Ia telah mengubah lanskap sastra Indonesia. Tanpa selebrasi, tanpa undangan konferensi, tanpa karpet merah. Ia datang dengan puisi dan tubuh, lalu merebut ruang. Hari ini, tanpa bisa dibantah, Peri telah menjadi patron penyair generasi kini. Bukan karena ia menciptakan gaya baru, tapi karena ia membakar kembali nyawa puisi yang nyaris padam di tengah dunia sastra yang semakin rapi, steril, dan tidak lagi gelisah.
Ia adalah bukti bahwa puisi bisa lahir dari jalanan, dari debu, dari kesunyian yang dilipat, lalu disampaikan kembali sebagai jeritan. Dan itulah puisi yang paling jujur: bukan yang mencari penghargaan, tapi yang menampar kesadaran.
—
Dari Etalase Jadi Corong Kesadaran
Satu hal yang lebih mencolok dari segalanya adalah ini: ia mengubah media sosial. Bukan lagi sebagai etalase pencitraan, bukan galeri kesenian yang dipoles untuk disukai algoritma, tapi menjadi corong penyebaran wacana kritis. Dalam video-videonya, kita tidak melihat seorang penyair yang sedang cari nama. Kita melihat seorang manusia yang berbicara kepada bangsanya—lantang, jujur, dan tak kenal takut.

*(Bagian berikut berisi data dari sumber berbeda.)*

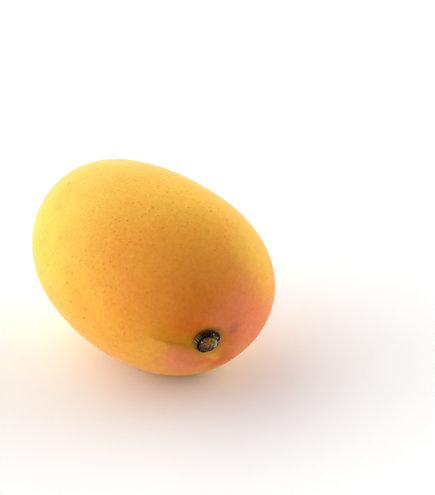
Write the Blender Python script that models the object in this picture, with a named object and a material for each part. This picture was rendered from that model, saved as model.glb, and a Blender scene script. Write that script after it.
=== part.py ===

Ia membuat orang berhenti scroll, untuk mendengar. Dan itu, di zaman ini, lebih revolusioner daripada demonstrasi di tengah kota. Sebab yang diserangnya bukan hanya institusi, melainkan kelengahan kolektif. Ia menggedor ruang nyaman yang dibangun algoritma. Dan dari situ, muncul ruang-ruang baru yang lebih bebas untuk berbicara.
—
Panggung adalah Medan Perang
Ia tidak naik panggung untuk berlagak. Ia naik panggung seperti orang yang naik ke mimbar kemarahan. Tangannya bergerak bukan karena diajak latihan teater, tapi karena darah yang mengalir dalam tubuhnya tidak tahan disimpan.

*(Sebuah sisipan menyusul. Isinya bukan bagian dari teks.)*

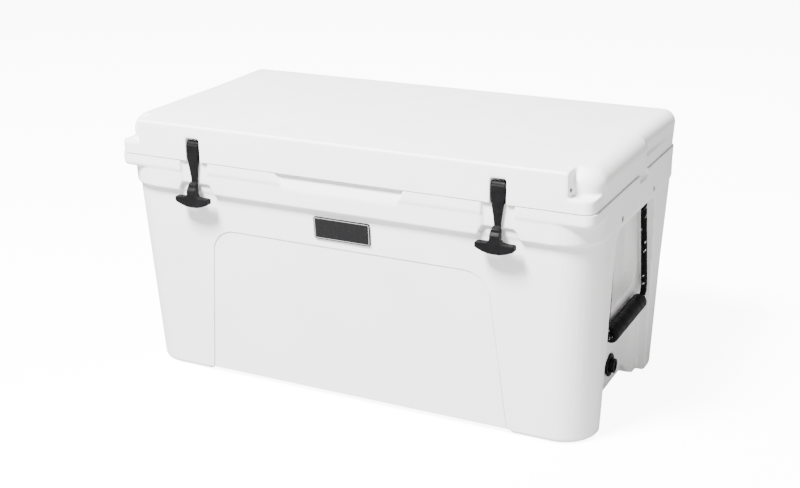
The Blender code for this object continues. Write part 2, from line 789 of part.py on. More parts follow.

Ia bukan selebritas. Ia adalah penyair yang tahu bahwa puisi bisa membakar, dan ia memilih membakar. Sebab terlalu lama kita diam. Terlalu lama kita berpura-pura tidak melihat.
—
Karena Sejarah Tak Pernah Benar-Benar Mati
Yang diperjuangkan Peri bukan popularitas. Ia tidak menjual kata. Ia memanggul beban sejarah, seperti buruh memanggul karung beras di pelabuhan. Berat, tapi harus dijalani. Sebab kalau tidak ada orang seperti dia, negeri ini akan terus dikuasai oleh orang-orang yang pandai berbicara tapi tak pernah peduli pada kebenaran.
Ia tahu betul, bahwa sejarah tidak akan berubah hanya karena kita menolaknya. Dan puisi yang dibawakannya bukan untuk merayu, melainkan untuk mengingatkan: bahwa negeri ini dibangun di atas pengkhianatan yang tak pernah diadili.
Dan bagi mereka yang berpikir bahwa puisi tak bisa berbuat apa-apa, Peri menjawabnya dengan tubuhnya sendiri. Karena kata-kata, ketika jujur, adalah tindakan.
—
Ia Penyair, Tapi Juga Saksi Zaman
Peri Sandi Huizche adalah penyair. Tapi lebih dari itu, ia adalah saksi. Dan di zaman seperti sekarang, menjadi saksi adalah tindakan berani. Sebab banyak orang lebih memilih lupa. Lupa lebih aman. Tapi lupa juga yang membuat kita dipermainkan.
Ia tidak mau lupa. Dan karena itu, kita pun tidak boleh.
Sebab dalam dunia yang gemar berpura-pura damai, kadang satu suara yang jujur lebih berguna dari seribu pidato presiden.
—
“Orang boleh pandai setinggi langit, tapi selama ia tidak menulis, ia akan hilang dari masyarakat dan dari sejarah.”
— Pramoedya Ananta Toer
Kini, Peri menulis—dengan suara, tubuh, dan luka. Dan ia tidak akan hilang. Karena bangsa yang sehat butuh suara-suara semacam itu. Yang bukan menyenangkan, tapi menyadarkan.
Catatan Redaksi
Tulisan ini merupakan catatan kultural yang mencoba memotret figur Peri Sandi Huizche, penyair dan performer yang dalam beberapa tahun terakhir mengguncang lanskap sastra dan seni pertunjukan di Indonesia. Melalui pendekatan khas—antara tubuh, suara, dan puisi yang menyala—Peri bukan sekadar tampil di panggung, melainkan menantang nalar dan kesadaran publik melalui platform yang sering dianggap remeh: media sosial.
Redaksi memuat tulisan ini sebagai upaya untuk mendokumentasikan geliat perlawanan kebudayaan yang lahir dari lapisan bawah, dari ruang-ruang alternatif yang tidak terjamah narasi arus utama. Tulisan ini juga sekaligus menjadi pengingat bahwa dalam sejarah bangsa, selalu ada seniman dan penyair yang bersuara, bukan untuk dikenang, tapi untuk membakar kesadaran.